Think about your own spiritual life.  How many churches have you left because you were offended or unhappy with church changes?  I will confess:  I’ve left one.  And after hearing about my Mema, I feel ashamed.

There is much that we can learn from a little old lady’s faithfulness.   It would be easy to just say, “Oh, she must have been a saint.  That’s why she could be so faithful to one church.”  But my grandmother was made of flesh and blood, just like you and me.  As such, she experienced anger, hurt, and disappointment at the hands of church members, just like us.

Her feelings were hurt.  Her ideas were probably ignored.  What she thought was best for the church probably didn’t happen.  She was probably gossiped about, overlooked, and not thanked often enough.  Church people are mean.  I know, I am one of them.

There are three main truths that we can learn from my grandmother’s faithfulness.  The first is the power of forgiveness.  To continue to walk in unity with your brothers and sisters in Christ, you have to become adept at forgiveness.  You will get hurt in church.  Since there are humans there that are overcoming their own sinful and selfish nature, being hurt in church should be expected.  But how you react to that hurt is up to you.   Forgive.  Lay down your right to be right and forgive.  You have to.

The second truth that leads to church faithfulness is humility.  Humility says this:  I have ideas for how the church should be run, but I’m not the leader.  I’m not the person who God has chosen to be the pastor of the church or the leader of this or that ministry.  I can share my ideas with church leadership but I can’t demand that they are done or become offended if they are not. And I will not “armchair quarterback” church leaders because I know how to run the church better than they do.  That convicts me, for I am guilty of these very things.  Ouch.

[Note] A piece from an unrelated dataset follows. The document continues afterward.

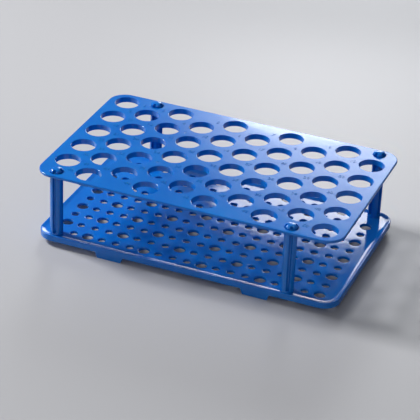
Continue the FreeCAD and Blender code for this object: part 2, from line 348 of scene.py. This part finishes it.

The last truth that is essential to faithfulness to Christ’s body is love.  Love is a choice.  There will be people in our churches that we do not like.  There will be people in our church that we don’t want to be around.  But we have to love them.  We need to listen to their prayer requests.   We need to speak to them when we see them.  We need to serve them and pray for them.  Christ laid down His life for us…we ought to lay our lives down for others.  This takes love.

I don’t know all the battles that my grandmother fought to remain at her church.  But I know that she could not have remained faithful for a lifetime without walking in forgiveness, humility, and love.

What about you?  Has someone in your church hurt you?  Do you not like the recent changes in your church leadership or way of worship?  You have a choice to make.  You can choose to forgive, be humble, love, and remain, or you can choose to leave.  I pray that my grandmother’s life will inspire you to work through the issues and remain.  You also can have a testimony, like her, of faithfulness.